For example, in the old approach, TestNG would manage cases such as class-level test annotations, i.e., tests that are declared at class level, and where the methods are automatically considered as tests. We needed to make sure that such issues are still working in the new system. We added a simple example of such a class (manually), and then directed the test creation:
I want to add a test targetting src/test/resources/testngTests/simple/ClassLevelTest1.java In testng the methods in this class are considered as tests even though they do not have the @test annotation.
A major set of problems we encountered involved JavaDoc and TestGroups. Using the original approach of simulating a test execution had the added value of ensuring that all code was correctly identified. Test Groups, for example, could be expressed as:
- String Literals groups = {“Group3”}
- Constants
- Declared in the same Class
- Declared in a different Class
- Declared in a different Class, but imported statically
TestNG had no issues handling this because, to extract test information, we simply execute the code. In our new approach, we had to parse both the test class and, at times, the class that contains the Test Group definition. These were cases that we never needed to take into account, and that the new approach needed us to validate.
In our approach, we had not taken this into account. We first started looking at the class itself, and when some old and new unit tests failed, we had to cover the cases mentioned above. At first, Cursor started to have a smart approach to recursively expand the search area. This approach started showing big performance issues. To solve this, we decided to parse the whole project, instead of just the test classes. In other words, we chose the simple and stupid solution, and it was indeed much faster and more accurate than the smart one.
Conclusions
Architectural Mistakes and Remediations
As we mentioned earlier, the approach we took was quite inefficient at first. The delays were obviously very slow. By proposing a different approach, our result was 30x faster.

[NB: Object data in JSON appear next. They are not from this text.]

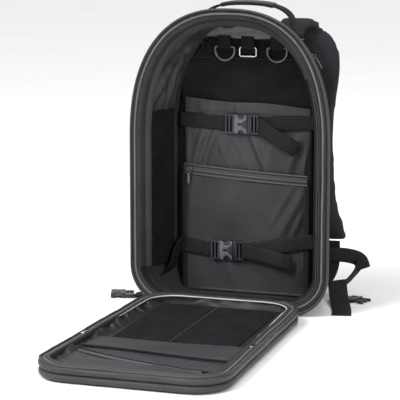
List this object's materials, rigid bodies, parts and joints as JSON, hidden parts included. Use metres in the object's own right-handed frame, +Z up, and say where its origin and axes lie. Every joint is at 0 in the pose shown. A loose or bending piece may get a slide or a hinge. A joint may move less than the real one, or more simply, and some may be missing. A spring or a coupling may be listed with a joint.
{
  "type": "trauma backpack",
  "caption": "Upright clamshell medical backpack with an arched mouth, its front panel unzipped and lying flat, webbing, pockets, buckles and carrying straps.",
  "frame": {"origin": "centre of the bag's base, on the floor", "axes": "+X to the right of someone facing the open mouth, +Y towards the wearer's back, +Z up"},
  "size_m": [0.4393, 0.6997, 0.507],
  "materials": {
    "outer_fabric": "woven nylon, matt",
    "edge_binding": "ribbed binding tape",
    "zipper_coil": "nylon coil on woven tape",
    "lining_fabric": "smooth lining, slightly glossy",
    "loop_pile": "brushed loop pile",
    "mesh_fabric": "open knitted mesh",
    "webbing": "ribbed webbing",
    "buckle_plastic": "moulded acetal, satin",
    "ring_metal": "polished",
    "ring_plastic": "moulded, satin",
    "slider_metal": "black paint"
  },
  "bodies": {
    "bag": {"arch_lining": "lining_fabric", "back_pads": "mesh_fabric", "back_panel": "outer_fabric", "base_panel": "outer_fabric", "body_zipper": "zipper_coil", "frame_sheet": "buckle_plastic", "gusset_zipper": "zipper_coil", "hinge_fabric": "outer_fabric", "left_loop_panel": "loop_pile", "left_side_panel": "outer_fabric", "lower_buckle_socket": "buckle_plastic", "lower_strap_left": "webbing", "lower_strap_right": "webbing", "lower_webbing": "webbing", "mesh_pocket": "mesh_fabric", "opening_rim": "edge_binding", "pocket_zipper": "zipper_coil", "right_side_panel": "outer_fabric", "right_side_pocket": "mesh_fabric", "ring_loops": "webbing", "shoulder_strap_left": "outer_fabric", "shoulder_strap_right": "outer_fabric", "side_webbing_rows": "webbing", "sleeve_pocket": "lining_fabric", "top_panel": "outer_fabric", "upper_buckle_socket": "buckle_plastic", "upper_loop_field": "loop_pile", "upper_strap_left": "webbing", "upper_strap_right": "webbing"},
    "lid": {"lid_panel": "outer_fabric", "lid_gusset": "outer_fabric", "lid_rim": "edge_binding", "lid_zipper": "zipper_coil", "lid_foam": "lining_fabric", "lid_loop_panel": "loop_pile", "lid_smooth_band": "lining_fabric", "lid_mesh_strip": "mesh_fabric", "lid_pocket": "lining_fabric", "lid_pocket_zipper": "zipper_coil", "lid_webbing_rows": "webbing"},
    "lid_slider_left": {"lid_slider_left": "slider_metal"},
    "lid_slider_right": {"lid_slider_right": "slider_metal"},
    "lid_pocket_slider": {"lid_pocket_slider": "slider_metal"},
    "pocket_slider": {"pocket_slider": "slider_metal"},
    "pocket_pull": {"pocket_pull": "slider_metal"},
    "d_ring_left": {"d_ring_left": "ring_plastic"},
    "square_ring": {"square_ring": "ring_metal"},
    "d_ring_right": {"d_ring_right": "ring_plastic"},
    "upper_buckle_plug": {"upper_buckle_plug": "buckle_plastic"},
    "upper_buckle_arm_low": {"upper_buckle_arm_low": "buckle_plastic"},
    "upper_buckle_arm_high": {"upper_buckle_arm_high": "buckle_plastic"},
    "lower_buckle_plug": {"lower_buckle_plug": "buckle_plastic"},
    "lower_buckle_arm_low": {"lower_buckle_arm_low": "buckle_plastic"},
    "lower_buckle_arm_high": {"lower_buckle_arm_high": "buckle_plastic"},
    "carry_handle": {"carry_handle": "webbing"},
    "ladder_lock_left": {"ladder_lock_left": "buckle_plastic"},
    "ladder_lock_right": {"ladder_lock_right": "buckle_plastic"},
    "waist_buckle_plug": {"waist_buckle_plug": "buckle_plastic"},
    "waist_buckle_socket": {"waist_buckle_socket": "buckle_plastic"},
    "gusset_pull": {"gusset_pull": "slider_metal"}
  },
  "joints": [
    {"name": "lid_hinge", "type": "hinge", "parent": "bag", "child": "lid", "pos_m": [0, -0.0796, 0.014], "axis": [-1, 0, 0], "range_deg": [0, 90]},
    {"name": "lid_slider_left_travel", "type": "slide", "parent": "lid", "child": "lid_slider_left", "axis": [-0.0242, -0.9997, 0], "range_m": [-0.15, 0.1]},
    {"name": "lid_slider_right_travel", "type": "slide", "parent": "lid", "child": "lid_slider_right", "axis": [0.0242, -0.9997, 0], "range_m": [-0.15, 0.1]},
    {"name": "lid_pocket_slider_travel", "type": "hinge", "parent": "lid", "child": "lid_pocket_slider", "pos_m": [0.19652, 0.20346, 0.016], "axis": [0, 0, -1], "range_deg": [0, 15.6]},
    {"name": "pocket_slider_travel", "type": "slide", "parent": "bag", "child": "pocket_slider", "axis": [0.9985, 0, -0.054], "range_m": [0, 0.195]},
    {"name": "pocket_pull_swing", "type": "hinge", "parent": "pocket_slider", "child": "pocket_pull", "pos_m": [-0.09939, 0.0276, 0.21988], "axis": [-1, 0, 0], "range_deg": [0, 80]},
    {"name": "d_ring_left_swing", "type": "hinge", "parent": "bag", "child": "d_ring_left", "pos_m": [-0.041, 0.04655, 0.43], "axis": [-1, 0, 0], "range_deg": [0, 95]},
    {"name": "square_ring_swing", "type": "hinge", "parent": "bag", "child": "square_ring", "pos_m": [0, 0.04655, 0.43], "axis": [-1, 0, 0], "range_deg": [0, 95]},
    {"name": "d_ring_right_swing", "type": "hinge", "parent": "bag", "child": "d_ring_right", "pos_m": [0.051, 0.04655, 0.43], "axis": [-1, 0, 0], "range_deg": [0, 95]},
    {"name": "upper_buckle_release", "type": "slide", "parent": "bag", "child": "upper_buckle_plug", "axis": [1, 0, 0], "range_m": [0, 0.03]},
    {"name": "upper_buckle_arm_low_squeeze", "type": "hinge", "parent": "upper_buckle_plug", "child": "upper_buckle_arm_low", "pos_m": [0.0029, 0.0358, 0.2905], "axis": [0, 1, 0], "range_deg": [0, 8], "stiffness_Nm_per_rad": 0.05},
    {"name": "upper_buckle_arm_high_squeeze", "type": "hinge", "parent": "upper_buckle_plug", "child": "upper_buckle_arm_high", "pos_m": [0.0029, 0.0358, 0.3115], "axis": [0, 1, 0], "range_deg": [-8, 0], "stiffness_Nm_per_rad": 0.05},
    {"name": "lower_buckle_release", "type": "slide", "parent": "bag", "child": "lower_buckle_plug", "axis": [1, 0, 0], "range_m": [0, 0.03]},
    {"name": "lower_buckle_arm_low_squeeze", "type": "hinge", "parent": "lower_buckle_plug", "child": "lower_buckle_arm_low", "pos_m": [-0.0191, 0.0262, 0.0735], "axis": [0, 1, 0], "range_deg": [0, 8], "stiffness_Nm_per_rad": 0.05},
    {"name": "lower_buckle_arm_high_squeeze", "type": "hinge", "parent": "lower_buckle_plug", "child": "lower_buckle_arm_high", "pos_m": [-0.0191, 0.0262, 0.0945], "axis": [0, 1, 0], "range_deg": [-8, 0], "stiffness_Nm_per_rad": 0.05},
    {"name": "carry_handle_tilt", "type": "hinge", "parent": "bag", "child": "carry_handle", "pos_m": [0, 0.048, 0.468], "axis": [1, 0, 0], "range_deg": [-25, 25], "stiffness_Nm_per_rad": 0.05},
    {"name": "ladder_lock_left_tilt", "type": "hinge", "parent": "bag", "child": "ladder_lock_left", "pos_m": [-0.137, 0.1064, 0.078], "axis": [1, 0, 0], "range_deg": [0, 30]},
    {"name": "ladder_lock_right_tilt", "type": "hinge", "parent": "bag", "child": "ladder_lock_right", "pos_m": [0.137, 0.1064, 0.078], "axis": [1, 0, 0], "range_deg": [0, 30]},
    {"name": "waist_buckle_plug_lift", "type": "hinge", "parent": "bag", "child": "waist_buckle_plug", "pos_m": [0.1719, 0.07823, 0.0025], "axis": [-0.342, -0.9397, 0], "range_deg": [0, 30]},
    {"name": "waist_buckle_socket_lift", "type": "hinge", "parent": "bag", "child": "waist_buckle_socket", "pos_m": [-0.18775, -0.01012, 0.0025], "axis": [-0.309, 0.9511, 0], "range_deg": [0, 40]},
    {"name": "gusset_pull_swing", "type": "hinge", "parent": "bag", "child": "gusset_pull", "pos_m": [0.13736, -0.035, 0.42877], "axis": [0, -1, 0], "range_deg": [0, 60]}
  ],
  "couplings": [
    {"joint": "upper_buckle_arm_high_squeeze", "follows": "upper_buckle_arm_low_squeeze", "ratio": -1},
    {"joint": "lower_buckle_arm_high_squeeze", "follows": "lower_buckle_arm_low_squeeze", "ratio": -1}
  ]
}
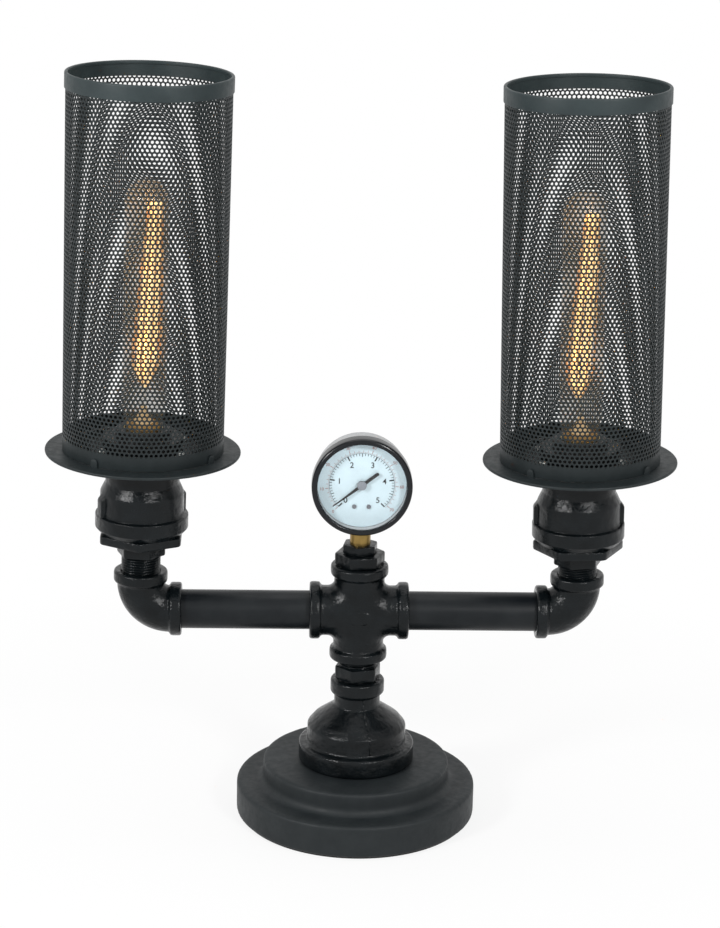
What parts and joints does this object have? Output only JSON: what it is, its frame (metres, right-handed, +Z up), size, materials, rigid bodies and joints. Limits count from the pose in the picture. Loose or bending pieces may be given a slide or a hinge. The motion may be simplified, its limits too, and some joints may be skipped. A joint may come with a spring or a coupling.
{
  "type": "table lamp",
  "caption": "Free-standing table lamp built of black threaded pipe fittings: two arms carry upright perforated cylinder shades with tubular bulbs, and a dial gauge tops the stem.",
  "frame": {"origin": "centre of the round face that the lamp stands on", "axes": "+Z up along the stem, +X along the arms to the right, -Y to the front, where the gauge faces"},
  "size_m": [0.4263, 0.166, 0.5176],
  "materials": {
    "black_casting": "semi-gloss black paint over a rough casting",
    "black_pipe": "satin black paint",
    "charcoal_base": "matt charcoal powder coat",
    "charcoal_sheet": "matt charcoal powder coat",
    "zinc_steel": "bright zinc plate",
    "black_phenolic": "moulded phenolic",
    "black_rubber": "matt",
    "lead_jacket": "matt cable jacket",
    "cap_metal": "bright brass",
    "amber_glass": "clear amber",
    "clear_glass": "clear",
    "hot_filament": "glowing wire",
    "gauge_brass": "turned",
    "case_grey": "light grey lacquer",
    "bezel_black": "gloss black",
    "dial_white": "matt white print",
    "pointer_black": "matt"
  },
  "bodies": {
    "lamp": {"base_casting": "charcoal_base", "base_pad": "black_rubber", "cable_grommet": "black_rubber", "base_cover": "charcoal_sheet", "shade_plate_left": "charcoal_sheet", "shade_plate_right": "charcoal_sheet", "cover_screws": "zinc_steel", "base_spigot": "zinc_steel", "spigot_screws": "zinc_steel", "plate_screws_left": "zinc_steel", "plate_screws_right": "zinc_steel", "dial_screws": "zinc_steel", "terminal_block": "black_phenolic", "lamp_holder_left": "black_phenolic", "lamp_holder_right": "black_phenolic", "holder_ring_left": "black_phenolic", "holder_ring_right": "black_phenolic", "base_reducer": "black_casting", "stem_nipple": "black_casting", "cross_fitting": "black_casting", "elbow_left": "black_casting", "elbow_right": "black_casting", "hex_nipple_left": "black_casting", "hex_nipple_right": "black_casting", "socket_bushing_left": "black_casting", "socket_bushing_right": "black_casting", "socket_coupling_left": "black_casting", "socket_coupling_right": "black_casting", "gauge_bushing_large": "black_casting", "gauge_bushing_small": "black_casting", "arm_pipe_left": "black_pipe", "arm_pipe_right": "black_pipe", "plate_collar_left": "black_pipe", "plate_collar_right": "black_pipe", "lead_left": "lead_jacket", "lead_right": "lead_jacket", "gauge_lens": "clear_glass", "gauge_stem": "gauge_brass", "movement_frame": "gauge_brass", "bourdon_tube": "gauge_brass", "gauge_case": "case_grey", "gauge_bezel": "bezel_black", "gauge_dial": "dial_white"},
    "pointer": {"gauge_pointer": "pointer_black", "pinion_spindle": "gauge_brass"},
    "sector": {"sector_gear": "gauge_brass"},
    "tube_end": {"tube_tip": "gauge_brass"},
    "bulb_left": {"bulb_cap_left": "cap_metal", "bulb_glass_left": "amber_glass", "bulb_mount_left": "clear_glass", "bulb_filament_left": "hot_filament"},
    "shade_left": {"shade_sheet_left": "charcoal_sheet", "shade_ring_left": "charcoal_sheet"},
    "bulb_right": {"bulb_cap_right": "cap_metal", "bulb_glass_right": "amber_glass", "bulb_mount_right": "clear_glass", "bulb_filament_right": "hot_filament"},
    "shade_right": {"shade_sheet_right": "charcoal_sheet", "shade_ring_right": "charcoal_sheet"}
  },
  "joints": [
    {"name": "pointer_turn", "type": "hinge", "parent": "lamp", "child": "pointer", "pos_m": [0, -0.0124, 0.243], "axis": [0, 1, 0], "range_deg": [0, 262]},
    {"name": "sector_turn", "type": "hinge", "parent": "lamp", "child": "sector", "pos_m": [0, 0, 0.2268], "axis": [0, 1, 0], "range_deg": [-33, 0]},
    {"name": "tube_end_slide", "type": "slide", "parent": "lamp", "child": "tube_end", "axis": [1, 0, 0], "range_m": [0, 0.00282], "stiffness_N_per_m": 200},
    {"name": "bulb_left_out", "type": "slide", "parent": "lamp", "child": "bulb_left", "axis": [0.0227, 0, 0.9997], "range_m": [0, 0.27]},
    {"name": "bulb_right_out", "type": "slide", "parent": "lamp", "child": "bulb_right", "axis": [-0.0227, 0, 0.9997], "range_m": [0, 0.27]},
    {"name": "shade_left_lift", "type": "slide", "parent": "lamp", "child": "shade_left", "axis": [0.0227, 0, 0.9997], "range_m": [0, 0.2]},
    {"name": "shade_right_lift", "type": "slide", "parent": "lamp", "child": "shade_right", "axis": [-0.0227, 0, 0.9997], "range_m": [0, 0.2]}
  ],
  "couplings": [
    {"joint": "sector_turn", "follows": "tube_end_slide", "rad_per_m": -202.75},
    {"joint": "pointer_turn", "follows": "tube_end_slide", "rad_per_m": 1622}
  ]
}
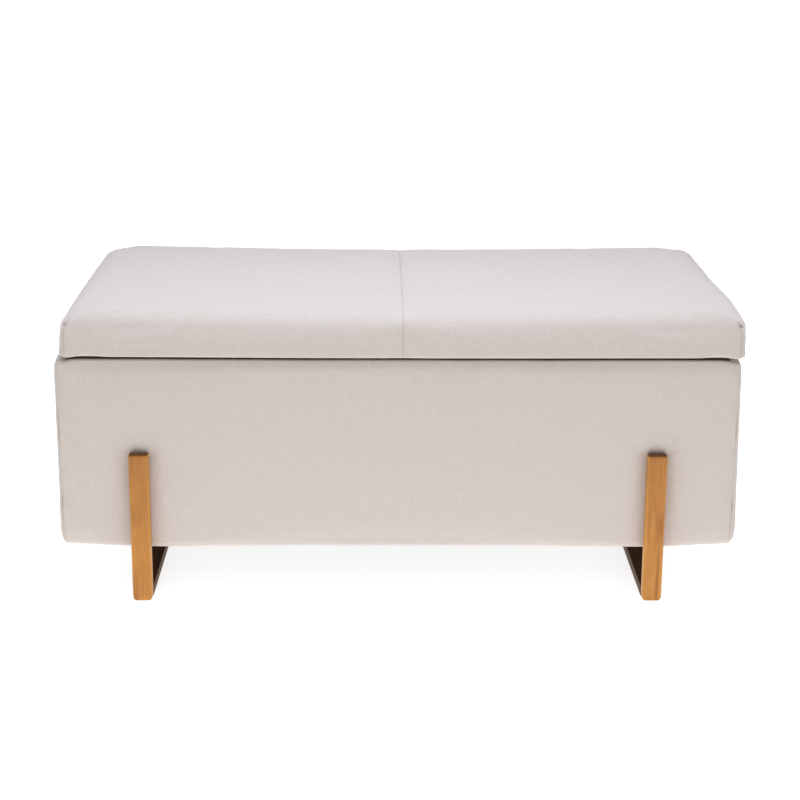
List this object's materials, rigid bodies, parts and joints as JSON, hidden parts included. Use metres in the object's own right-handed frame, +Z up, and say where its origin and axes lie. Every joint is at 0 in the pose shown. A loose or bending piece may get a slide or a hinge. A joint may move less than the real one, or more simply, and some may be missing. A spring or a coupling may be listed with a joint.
{
  "type": "storage bench ottoman",
  "caption": "Long upholstered storage ottoman with a padded hinged lid, folding lid stays and a wooden strap frame near each end.",
  "frame": {"origin": "on the floor, below the centre of the bench's bounding box", "axes": "+Z up, the front faces -Y, +X towards the right end for someone who faces the front"},
  "size_m": [1.108, 0.526, 0.49],
  "materials": {
    "linen": "matte",
    "foam": "matte",
    "lining_cloth": "matte",
    "plywood": "matte",
    "softwood": "matte",
    "strap_wood": "satin",
    "hinge_steel": "satin",
    "stay_steel": "satin",
    "fastener_steel": "satin",
    "insert_brass": "satin"
  },
  "bodies": {
    "box": {"front_panel": "plywood", "rear_panel": "plywood", "left_end_panel": "plywood", "right_end_panel": "plywood", "panel_screws": "fastener_steel", "base_board": "plywood", "front_cleat": "softwood", "rear_cleat": "softwood", "centre_bearer": "softwood", "front_foam": "foam", "rear_foam": "foam", "left_foam": "foam", "right_foam": "foam", "front_cover": "linen", "rear_cover": "linen", "left_cover": "linen", "right_cover": "linen", "storage_lining": "lining_cloth", "dust_cover": "lining_cloth", "dust_cover_staples": "fastener_steel", "front_strap_left": "strap_wood", "rear_strap_left": "strap_wood", "runner_left": "strap_wood", "front_strap_right": "strap_wood", "rear_strap_right": "strap_wood", "runner_right": "strap_wood", "leg_dowels": "softwood", "leg_bolts": "fastener_steel", "leg_washers": "fastener_steel", "leg_inserts": "insert_brass", "hinge_box_leaf_left": "hinge_steel", "hinge_box_leaf_centre": "hinge_steel", "hinge_box_leaf_right": "hinge_steel", "hinge_pins": "hinge_steel", "hinge_box_screws": "fastener_steel", "stay_side_bracket_left": "stay_steel", "stay_side_bracket_right": "stay_steel", "stay_side_rivets": "fastener_steel", "stay_side_screws": "fastener_steel"},
    "lid": {"lid_board": "plywood", "lid_foam": "foam", "lid_cover_left": "linen", "lid_cover_right": "linen", "lid_lining": "lining_cloth", "lid_staples": "fastener_steel", "hinge_lid_leaf_left": "hinge_steel", "hinge_lid_leaf_centre": "hinge_steel", "hinge_lid_leaf_right": "hinge_steel", "hinge_lid_screws": "fastener_steel", "stay_lid_bracket_left": "stay_steel", "stay_lid_bracket_right": "stay_steel", "stay_lid_rivets": "fastener_steel", "stay_lid_screws": "fastener_steel"},
    "lower_arm_left": {"stay_lower_arm_left": "stay_steel", "stay_middle_rivet_left": "fastener_steel"},
    "lower_arm_right": {"stay_lower_arm_right": "stay_steel", "stay_middle_rivet_right": "fastener_steel"},
    "upper_arm_left": {"stay_upper_arm_left": "stay_steel"},
    "upper_arm_right": {"stay_upper_arm_right": "stay_steel"}
  },
  "joints": [
    {"name": "lid_hinge", "type": "hinge", "parent": "box", "child": "lid", "pos_m": [0, 0.251, 0.4145], "axis": [-1, 0, 0], "range_deg": [0, 95]},
    {"name": "stay_lower_left", "type": "hinge", "parent": "box", "child": "lower_arm_left", "pos_m": [-0.522, 0.2, 0.255], "axis": [-1, 0, 0], "range_deg": [0, 95]},
    {"name": "stay_lower_right", "type": "hinge", "parent": "box", "child": "lower_arm_right", "pos_m": [0.522, 0.2, 0.255], "axis": [-1, 0, 0], "range_deg": [0, 95]},
    {"name": "stay_upper_left", "type": "hinge", "parent": "lid", "child": "upper_arm_left", "pos_m": [-0.522, 0.13, 0.4], "axis": [-1, 0, 0], "range_deg": [-95, 0]},
    {"name": "stay_upper_right", "type": "hinge", "parent": "lid", "child": "upper_arm_right", "pos_m": [0.522, 0.13, 0.4], "axis": [-1, 0, 0], "range_deg": [-95, 0]}
  ],
  "couplings": [
    {"joint": "stay_lower_left", "follows": "lid_hinge", "ratio": 1},
    {"joint": "stay_lower_right", "follows": "lid_hinge", "ratio": 1},
    {"joint": "stay_upper_left", "follows": "lid_hinge", "ratio": -1},
    {"joint": "stay_upper_right", "follows": "lid_hinge", "ratio": -1}
  ]
}
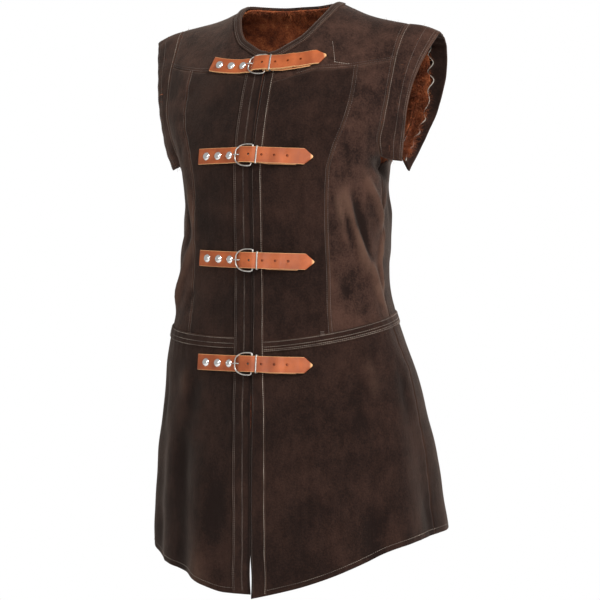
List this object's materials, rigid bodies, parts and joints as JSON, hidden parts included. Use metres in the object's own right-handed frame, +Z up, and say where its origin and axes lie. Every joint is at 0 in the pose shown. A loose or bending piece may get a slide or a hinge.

Cursor was not very good at suggesting the cause of this. Vibe coding leads to incremental changes. This approach has the drawback that it can narrow the scope and angle the AI has regarding the problem you are solving. It does not, and cannot, step back and consider that the approach needs to be at a higher level. That is your job.
The good thing is that it was quite simple to suggest a different approach, create benchmarks to measure the gap analysis, and compare the results.
One could argue that it is better to have a clear target architecture from the beginning. Although we fully agree with that, we also see the use of the incremental approach. AI Editors allow you to create an abstraction at a later time.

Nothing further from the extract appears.